The first episode was finished sometime in May 2012. Then in October 2012, Malala Yousafzai was shot by the Taliban. “Everyone at the studio was stunned. It was like life imitating art at that point and an eye-opener. It strengthened our resolve to continue going. At the time, many said we should launch the animation immediately but I wanted to finish all the episodes. It didn’t feel right doing it at that time” he says. Now when people compare, he reminds them that Burka Avenger is fictional. Malala is real and the way she’s standing up for human rights makes her a great living symbol.

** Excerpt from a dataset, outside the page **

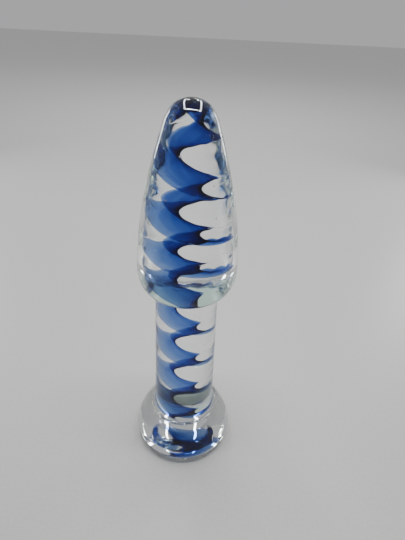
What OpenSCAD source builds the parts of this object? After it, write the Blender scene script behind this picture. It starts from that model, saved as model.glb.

Burka Avenger, now in its fourth season, has run on multiple channels in Pakistan, Afghanistan, India, and Indonesia. “It’s had great viewership internationally. It was dubbed in Hindi and run in India, which is a great source of pride for me because a lot of times Indian content is coming here. It is great when Pakistani content goes there”. The future holds a return to his first love for the artist. It has taken over five years, but he is finally back in the recording studio. “Actually, I’ve never stopped writing songs. I’ve been writing all along because that’s something I do for pleasure. Some people do crossword puzzles; I like to sit in the sun and imagine lyrics and melodies and then put them together.”